Today, the state’s wages are 4.2% lower than the national average despite Michigan’s relatively low cost of living, the U of M study said.

For decades, Michigan prospered from a healthy wage premium in manufacturing and other blue-collar jobs. But that premium has fallen from about $11,500 above the national average in 1990 to just $3,051 in 2024. Plus, the share of blue-collar jobs to total Michigan jobs has fallen from 32.9% in 1990 to 27% percent in 2024.

“We’re getting relatively poorer,” Grimes said. “We want to see our glory days. Now it’s a new formula.”

That new formula is a big concentration of high-wage jobs in areas such as information technology and financial services that can lift wages overall. Those are areas where Michigan lags far behind.

The state does possess thousands of good-paying engineering jobs. But many of those are connected to the auto industry, which pay far less than in other high-tech industries.

Michigan’s efforts to protect those positions, as well as auto factory jobs, have not succeeded. Michigan has lost about half of its auto manufacturing jobs since 1990. And many white-collar auto technology jobs have moved to Silicon Valley, Tennessee and other places, Grimes said.

“That’s really sort of depressing,” he said.

Michigan also has fallen far below the nation and benchmark states in wages paid in private-sector, high-wage service industries. Those jobs paid an average $88,655 in the state in 2024, about $11,000 less than the national average.

Those Michigan wages were an average $27,855 less than in Massachusetts, $10,494 less than in North Carolina and $9,377 behind Texas.

Closing those gaps will require a “massive revamp” of economic development efforts and attitudes by residents and policymakers about how Michigan can regain its wealth standing, Grimes said.

“It’s astounding what Michigan did in the ’40s, ’50s and ’60s,” he said. “But we’re still looking backward. Everybody’s got to think differently.”

That’s a tall order at a time when politicians on both sides of the aisle are preaching the gospel of manufacturing as economic salvation, and when universities that produce high-wage workers are under attack by the Trump administration and many Republicans.

Grimes said the reality is that Michigan needs to attract more rich people who can boost the state’s wealth with their own incomes and the wages their companies provide. He’s blunt about that view, which he admits that candidates for political office this year are unlikely to embrace.

“Michigan should only give subsidies for jobs that pay over $100,000, and that should go up over time,” he said. “We need to eliminate the idea of trying to bring in factories” to create wealth. “You have to focus on jobs that pay a lot.”
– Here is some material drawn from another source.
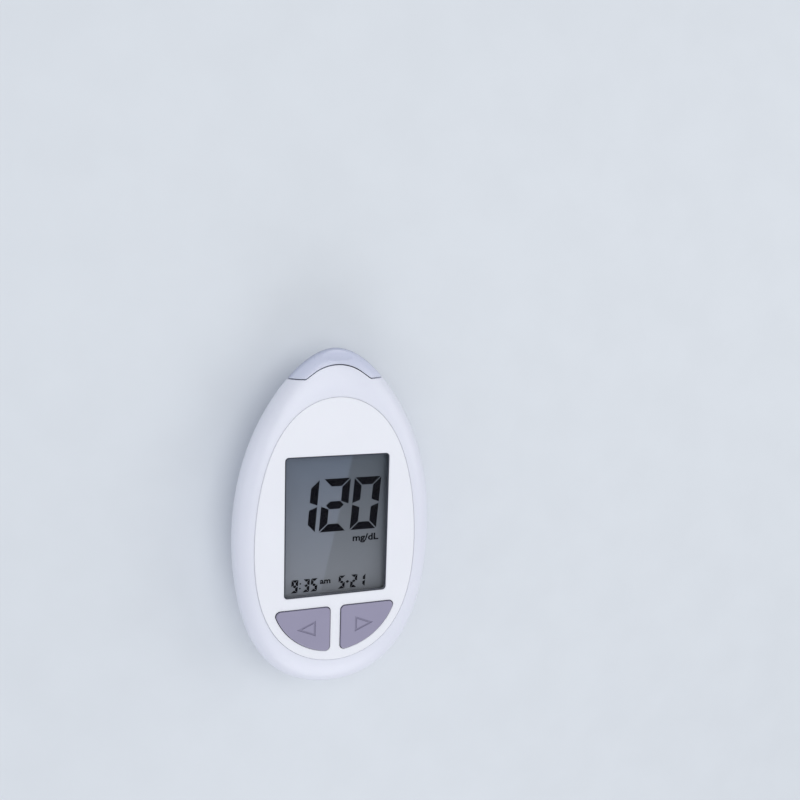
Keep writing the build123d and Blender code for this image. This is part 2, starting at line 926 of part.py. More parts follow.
with BuildPart() as rear_cover:
    add(rear_envelope())
    add(rear_envelope(cover_wall), mode=Mode.SUBTRACT)
    add(rear_fittings.part)
    tongue_root_outer = rim_points(cover_wall - tongue_gap)
    add(egg_ring(tongue_root_outer, tongue_inner, rim_height - tongue_root, rim_height - tongue_gap))
    add(egg_ring(tongue_outer, tongue_inner, rim_height - tongue_root, rim_height + tongue_rise))
    block(-bay_x, bay_x, bay_bottom, bay_top, 0, bay_ceiling, mode=Mode.SUBTRACT)
    add(cell_cradle.part)
    for side in (-1, 1):
        block(
            side * (bay_x - ledge_width / 2) - ledge_width / 2,
            side * (bay_x - ledge_width / 2) + ledge_width / 2,
            bay_bottom + ledge_margin,
            hinge_y - 2 * ledge_margin,
            door_top + ledge_gap,
            door_top + ledge_gap + ledge_height,
        )
        with BuildSketch(Plane.YZ.offset(side * bay_x)):
            with Locations((hinge_y, hinge_z)):
                Circle(hinge_pin_radius + hinge_clearance)
        bore_depth = hinge_pin_length - door_gap + hinge_bore_spare
        extrude(amount=side * bore_depth, mode=Mode.SUBTRACT)
    disc(0, bay_bottom, thumb_radius, 0, thumb_depth, mode=Mode.SUBTRACT)
    for x, y in boss_places:
        disc(x, y, screw_head_radius + screw_clearance, 0, screw_seat, mode=Mode.SUBTRACT)
        disc(x, y, screw_radius + screw_clearance, screw_seat, boss_meet, mode=Mode.SUBTRACT)
    for x, y in post_places:
        pilot_low = board_top - board_screw_length - pilot_spare
        disc(x, y, board_screw_radius + thread_clearance, pilot_low, board_bottom, mode=Mode.SUBTRACT)
    block(
        side_contact_x - spring_gap,
        side_contact_x + spring_thickness + spring_gap,
        cell_y - side_contact_pin / 2 - spring_gap,
        cell_y + side_contact_pin / 2 + spring_gap,
        bay_ceiling,
        bay_ceiling + bay_ceiling_thickness,
        mode=Mode.SUBTRACT,
    )
    block(
        -side_contact_pin / 2 - spring_gap,
        side_contact_pin / 2 + spring_gap,
        spring_pin_y - spring_thickness - spring_gap,
        spring_pin_y + spring_gap,
        bay_ceiling,
        bay_ceiling + bay_ceiling_thickness,
        mode=Mode.SUBTRACT,
    )
    pane(
        label_width,
        label_y - label_length / 2,
        label_y + label_length / 2,
        label_corner,
        0,
        label_depth,
        mode=Mode.SUBTRACT,
    )
    add(cap_cut, mode=Mode.SUBTRACT)
save(rear_cover.part, "rear_cover")

with BuildPart() as label_plate:
    pane(
        label_width - 2 * screw_clearance,
        label_y - label_length / 2 + screw_clearance,
        label_y + label_length / 2 - screw_clearance,
        label_corner - screw_clearance,
        label_depth - label_thickness,
        label_depth,
    )
save(label_plate.part, "label_plate")

with BuildPart() as housing_screws:
    for x, y in boss_places:
        disc(x, y, screw_head_radius, screw_seat - screw_head, screw_seat)
        disc(x, y, screw_radius, screw_seat, screw_seat + screw_length)
        for across, along in ((screw_drive, drive_width / 2), (drive_width / 2, screw_drive)):
            block(
                x - across,
                x + across,
                y - along,
                y + along,
                screw_seat - screw_head,
                screw_seat - screw_head / 2,
                mode=Mode.SUBTRACT,
            )
save(housing_screws.part, "housing_screws")


# ---------------------------------------------------------------- battery door
door_x = bay_x - door_gap
door_low_y = bay_bottom + door_gap
with BuildPart() as battery_door:
    block(-door_x, door_x, door_low_y, hinge_y + door_thickness / 2, door_sink, door_top)
    barrel = battery_door.edges().filter_by(Axis.X).group_by(Axis.Y)[-1]
    fillet(barrel, radius=door_thickness / 2 - thread_clearance)
    for side in (-1, 1):
        block(
            side * (latch_width + latch_slot) / 2 - latch_slot / 2,
            side * (latch_width + latch_slot) / 2 + latch_slot / 2,
            door_low_y,
            door_low_y + latch_length,
            door_sink,
            door_top,
            mode=Mode.SUBTRACT,
        )
        with BuildSketch(Plane.YZ.offset(side * door_x)):
            with Locations((hinge_y, hinge_z)):
                Circle(hinge_pin_radius)
        extrude(amount=side * hinge_pin_length)
    block(
        -latch_width / 2,
        latch_width / 2,
        door_low_y + latch_setback,
        door_low_y + latch_setback + latch_wall,
        door_top,
        door_top + latch_height,
    )
    for rib in range(grip_ribs):
        rib_y = door_low_y + grip_pitch * (rib + 1)
        block(
            -latch_width / 2 + latch_wall,
            latch_width / 2 - latch_wall,
            rib_y - grip_width / 2,
            rib_y + grip_width / 2,
            door_sink - grip_height,
            door_sink,
        )
save(battery_door.part, "battery_door")

with BuildPart() as door_pad:
    pad_low = cell_y - pad_side / 2
    pane(pad_side, pad_low, pad_low + pad_side, label_corner, door_top, door_top + pad_thickness)
save(door_pad.part, "door_pad")
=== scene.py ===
"""Dresses the hand-held blood glucose meter: its finishes, its display's figures and the stage."""
import math

import bmesh
import bpy
from mathutils import Matrix, Vector


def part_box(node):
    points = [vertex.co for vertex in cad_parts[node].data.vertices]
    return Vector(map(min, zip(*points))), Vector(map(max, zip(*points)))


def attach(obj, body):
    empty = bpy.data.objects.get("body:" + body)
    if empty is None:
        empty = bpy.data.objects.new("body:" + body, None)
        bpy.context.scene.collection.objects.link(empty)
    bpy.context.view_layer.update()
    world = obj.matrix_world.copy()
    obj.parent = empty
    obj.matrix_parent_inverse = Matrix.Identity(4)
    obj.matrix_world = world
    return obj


bl_info = {
    "name": "Blood glucose meter",
    "version": (1, 0, 0),
    "blender": (4, 5, 0),
    "location": "View3D > Sidebar > Meter",
    "description": "Finishes and display of a hand-held blood glucose meter",
    "category": "Object",
}

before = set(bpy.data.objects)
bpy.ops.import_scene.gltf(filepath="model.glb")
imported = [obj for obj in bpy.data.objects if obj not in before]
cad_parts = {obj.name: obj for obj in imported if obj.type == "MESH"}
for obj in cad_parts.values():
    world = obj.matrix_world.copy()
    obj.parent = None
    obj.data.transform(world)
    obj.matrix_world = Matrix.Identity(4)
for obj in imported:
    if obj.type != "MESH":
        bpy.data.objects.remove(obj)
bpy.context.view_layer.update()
MM = 0.001

# ---------------------------------------------------------------- window and display glass
WINDOW_LOW, WINDOW_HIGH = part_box("display_window")
WINDOW_MIDDLE = (WINDOW_LOW + WINDOW_HIGH) / 2
WINDOW_CORNER = 1.0 * MM    # radius of the window's corners
WINDOW_STEP = 0.88 * MM     # the window's sides show down to this depth
WINDOW_SKIN = 0.03 * MM     # the grey of the sides reaches this far in
FLANGE = 0.9 * MM           # hidden step round the window, under the face plate
BORDER_LINE = 0.3 * MM      # width of the dark line round the window
BORDER_DEPTH = 0.05 * MM    # the line stays this near to the window's top
WINDOW_GLOSS = 0.007        # share of the sheet that reflects, where the rest is clear
GLASS_GLOSS = 0.003
SHEET_ROUGHNESS = (0.03, 0.08)
HAZE_SCALE = 200.0
CLEAR_TINT = (0.95, 0.97, 1.0, 1.0)
BORDER_INK = (0.05, 0.055, 0.075, 1.0)
SIDE_GREY = (0.46, 0.49, 0.53, 1.0)

CRYSTAL_LOW, CRYSTAL_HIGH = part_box("display_rear_glass")
PAINTED_REFLECTION_PORT_SHARE = (0.58, 0.68, 0.80)   # painted reflection: share of the display's colour at the end by the strip port
PAINTED_REFLECTION_KEY_SHARE = (1.48, 1.42, 1.35)    # painted reflection: share of it at the end by the keys
CRYSTAL_ROUGHNESS = (0.35, 0.5)
CRYSTAL_GRAIN_SCALE = 4000.0
PAINTED_REFLECTION_SLANT = -0.22                        # the painted reflection's edge leans by this share of its length
PAINTED_REFLECTION_EDGE = (0.5 * MM, 1.2 * MM)          # where the painted reflection's edge starts and ends, across the meter
PAINTED_REFLECTION_STRENGTH = (0.65, 0.25)              # how dark its far side is at the end by the strip port and the one by the keys
# colour that darkens the display past the painted reflection's edge
PAINTED_REFLECTION_DARK = (0.48, 0.46, 0.38, 1.0)

# ---------------------------------------------------------------- figures
# which of its seven bars a sign lights: a top, b upper right, c lower right, d bottom,
# e lower left, f upper left, g middle
LIT_BARS = {
    "0": "abcdef",
    "1": "bc",
    "2": "abged",
    "3": "abgcd",
    "5": "afgcd",
    "9": "abcdfg",
    "-": "g",
}
INK_THICKNESS = 0.03 * MM
BAR_GAP = 0.10              # of the bar's width, at each end of a bar
BLUNT_SHARE = 0.6           # of the bar's width, given back to an end that is cut less
# every place below is measured from a point this far from the one under the window's middle
SIGHT_SHIFT = Vector((0.4 * MM, -0.9 * MM, 0))
READING_RIGHT = 11.45 * MM  # right side and foot of the large figures
READING_FOOT = -1.5 * MM
READING_GAP = 1.1 * MM      # between two large figures
CLOCK_FOOT = -18.15 * MM    # foot and sizes of the small figures
CLOCK_HEIGHT, CLOCK_WIDTH, CLOCK_BAR = 3.7 * MM, 1.85 * MM, 0.7 * MM
CLOCK_SIGNS = (             # each small sign and its left side in millimetres
    ("9", -12.3), ("3", -9.1), ("5", -6.9),
    ("5", 0.9), ("-", 2.55), ("2", 4.35), ("1", 6.7),
)
COLON_PLACE = -9.85 * MM    # across the display
COLON_SHARES = (0.32, 0.68)   # the dots' levels, as shares of the small figures' height
COLON_DOT = (0.6 * MM, 0.5 * MM)
UNIT_WORDS = (              # each word, its lower left corner, letter size and width in mm
    ("mg/dL", 4.75, -4.7, 2.6, 7.4),
    ("am", -4.2, -16.2, 2.2, 3.0),
)
LETTER_SWELL = 0.03         # how much bolder the letters are, as a share of their size
LETTER_STEPS = 3            # steps in each curve of a letter
MERGE_REACH = 0.001 * MM    # points of a letter that lie this close become one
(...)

While Grimes is not particularly confident that Michigan can catch up to other states that have transitioned to a knowledge economy any time soon, he said the state has powerful economic development tools — “extraordinary” water resources and world-class universities it can promote to attract the best and brightest.

West Michigan is outperforming the rest of the state in part because of its proximity to Lake Michigan, which is attracting investment from wealthy Chicagoans, Grimes said. The state could step up efforts to attract more wealthy job creators from the Windy City, among other places, he said.

“We need to go after people we’re not going after now,” he said.